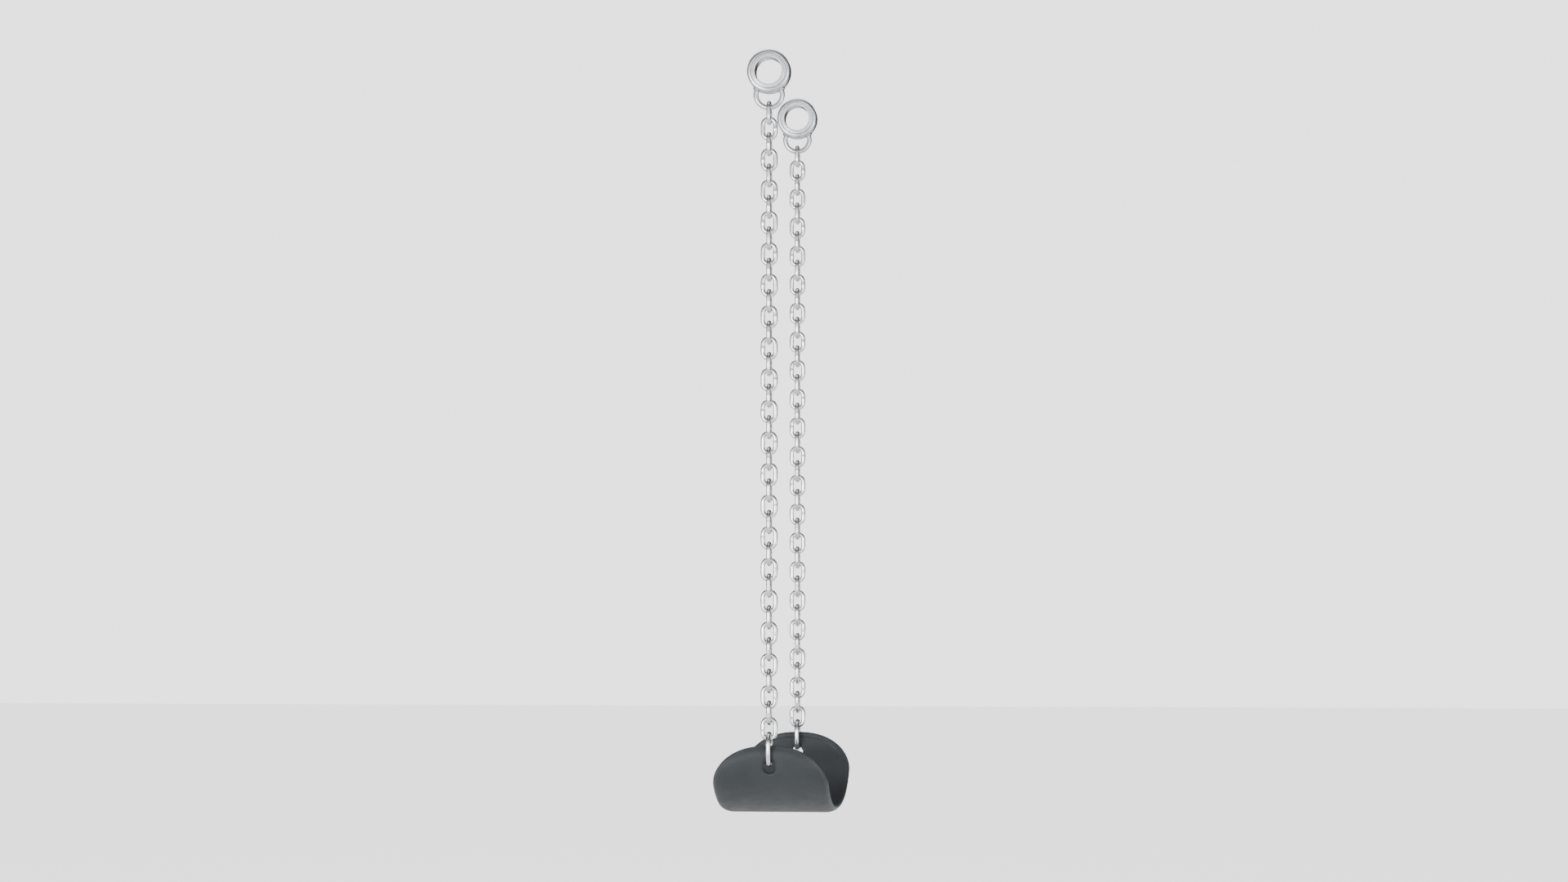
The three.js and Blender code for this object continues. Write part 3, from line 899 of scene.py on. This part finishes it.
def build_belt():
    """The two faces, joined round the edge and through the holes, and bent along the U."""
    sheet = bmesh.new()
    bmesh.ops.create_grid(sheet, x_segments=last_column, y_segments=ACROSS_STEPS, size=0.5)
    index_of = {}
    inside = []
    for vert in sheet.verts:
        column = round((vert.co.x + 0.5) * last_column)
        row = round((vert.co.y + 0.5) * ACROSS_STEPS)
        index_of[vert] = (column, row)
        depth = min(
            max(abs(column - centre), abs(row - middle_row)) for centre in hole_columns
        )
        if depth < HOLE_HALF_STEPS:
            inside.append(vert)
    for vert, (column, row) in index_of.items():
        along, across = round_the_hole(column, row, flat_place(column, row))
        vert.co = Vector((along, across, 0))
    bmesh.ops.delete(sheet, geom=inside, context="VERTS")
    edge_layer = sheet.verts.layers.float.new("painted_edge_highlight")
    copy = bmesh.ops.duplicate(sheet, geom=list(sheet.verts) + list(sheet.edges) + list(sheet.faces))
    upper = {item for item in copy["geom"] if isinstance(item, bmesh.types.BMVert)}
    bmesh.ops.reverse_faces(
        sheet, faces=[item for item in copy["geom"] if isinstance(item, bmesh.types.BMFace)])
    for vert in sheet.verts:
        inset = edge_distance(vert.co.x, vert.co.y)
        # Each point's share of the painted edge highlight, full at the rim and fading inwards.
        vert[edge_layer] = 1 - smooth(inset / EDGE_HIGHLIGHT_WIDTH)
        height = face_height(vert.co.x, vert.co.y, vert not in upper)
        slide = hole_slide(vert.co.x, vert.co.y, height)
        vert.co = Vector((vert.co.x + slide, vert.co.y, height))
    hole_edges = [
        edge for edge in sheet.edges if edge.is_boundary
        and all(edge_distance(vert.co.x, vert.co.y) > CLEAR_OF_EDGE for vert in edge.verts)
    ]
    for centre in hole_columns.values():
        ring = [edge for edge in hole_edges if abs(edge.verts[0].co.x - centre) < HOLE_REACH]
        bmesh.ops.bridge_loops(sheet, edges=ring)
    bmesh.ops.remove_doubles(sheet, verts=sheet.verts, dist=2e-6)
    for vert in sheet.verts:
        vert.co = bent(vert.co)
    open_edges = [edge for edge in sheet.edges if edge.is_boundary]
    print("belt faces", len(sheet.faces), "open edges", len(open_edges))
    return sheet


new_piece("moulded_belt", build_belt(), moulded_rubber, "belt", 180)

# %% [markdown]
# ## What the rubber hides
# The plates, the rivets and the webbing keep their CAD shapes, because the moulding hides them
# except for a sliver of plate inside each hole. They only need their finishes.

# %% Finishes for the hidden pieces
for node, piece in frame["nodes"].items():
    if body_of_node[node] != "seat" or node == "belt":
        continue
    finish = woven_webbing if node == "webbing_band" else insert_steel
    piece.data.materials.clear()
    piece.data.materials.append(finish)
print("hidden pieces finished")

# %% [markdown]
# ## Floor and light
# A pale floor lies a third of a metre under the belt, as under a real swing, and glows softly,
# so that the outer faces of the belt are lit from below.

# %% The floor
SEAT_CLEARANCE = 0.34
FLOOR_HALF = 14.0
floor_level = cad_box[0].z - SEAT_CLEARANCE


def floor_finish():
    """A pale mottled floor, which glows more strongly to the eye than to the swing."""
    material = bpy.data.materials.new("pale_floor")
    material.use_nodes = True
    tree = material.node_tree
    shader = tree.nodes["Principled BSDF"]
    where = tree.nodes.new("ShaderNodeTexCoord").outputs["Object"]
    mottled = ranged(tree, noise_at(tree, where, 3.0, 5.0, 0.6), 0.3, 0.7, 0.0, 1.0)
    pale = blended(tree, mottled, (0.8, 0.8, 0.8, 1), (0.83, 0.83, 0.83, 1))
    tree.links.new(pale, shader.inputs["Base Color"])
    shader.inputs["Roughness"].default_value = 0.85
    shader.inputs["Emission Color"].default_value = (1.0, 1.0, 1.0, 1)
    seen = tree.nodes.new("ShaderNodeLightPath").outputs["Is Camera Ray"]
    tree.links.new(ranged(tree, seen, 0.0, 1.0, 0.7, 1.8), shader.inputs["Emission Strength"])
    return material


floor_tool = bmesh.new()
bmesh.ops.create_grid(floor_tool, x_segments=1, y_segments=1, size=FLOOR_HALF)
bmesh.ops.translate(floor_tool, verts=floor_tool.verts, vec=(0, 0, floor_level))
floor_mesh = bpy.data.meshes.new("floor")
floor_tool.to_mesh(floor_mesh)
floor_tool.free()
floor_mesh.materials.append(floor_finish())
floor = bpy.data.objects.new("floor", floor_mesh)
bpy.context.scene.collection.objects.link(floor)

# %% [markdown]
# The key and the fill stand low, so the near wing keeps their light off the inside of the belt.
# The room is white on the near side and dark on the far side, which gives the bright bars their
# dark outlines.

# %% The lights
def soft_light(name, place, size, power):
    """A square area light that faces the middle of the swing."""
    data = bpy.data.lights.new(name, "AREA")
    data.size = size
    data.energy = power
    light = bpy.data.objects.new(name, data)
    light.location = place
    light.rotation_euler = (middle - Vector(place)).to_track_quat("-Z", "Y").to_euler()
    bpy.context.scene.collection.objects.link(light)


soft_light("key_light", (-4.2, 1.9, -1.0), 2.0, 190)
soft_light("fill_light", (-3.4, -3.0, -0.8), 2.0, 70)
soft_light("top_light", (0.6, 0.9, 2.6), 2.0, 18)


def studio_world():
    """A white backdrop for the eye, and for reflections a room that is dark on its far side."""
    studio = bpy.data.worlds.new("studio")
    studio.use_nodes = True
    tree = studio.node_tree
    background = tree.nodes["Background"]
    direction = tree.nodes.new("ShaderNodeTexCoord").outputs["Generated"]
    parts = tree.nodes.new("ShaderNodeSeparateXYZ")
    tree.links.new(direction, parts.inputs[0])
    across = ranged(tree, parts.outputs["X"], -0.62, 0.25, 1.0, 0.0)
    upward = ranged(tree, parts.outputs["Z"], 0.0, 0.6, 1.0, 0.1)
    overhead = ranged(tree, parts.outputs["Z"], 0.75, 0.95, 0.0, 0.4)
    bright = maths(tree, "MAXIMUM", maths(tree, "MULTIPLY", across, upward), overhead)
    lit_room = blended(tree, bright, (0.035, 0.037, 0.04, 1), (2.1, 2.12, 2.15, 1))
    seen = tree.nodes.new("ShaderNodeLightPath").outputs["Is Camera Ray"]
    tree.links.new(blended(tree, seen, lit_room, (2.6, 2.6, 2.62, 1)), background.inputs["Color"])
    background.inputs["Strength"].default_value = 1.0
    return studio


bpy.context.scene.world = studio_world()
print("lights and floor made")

★ ★ ★ ★

Extract every line containing the string "scene" from the data above.

> [Written solution]
The three.js and Blender code for this object continues. Write part 3, from line 899 of scene.py on. This part finishes it.
bpy.context.scene.collection.objects.link(floor)
    bpy.context.scene.collection.objects.link(light)
bpy.context.scene.world = studio_world()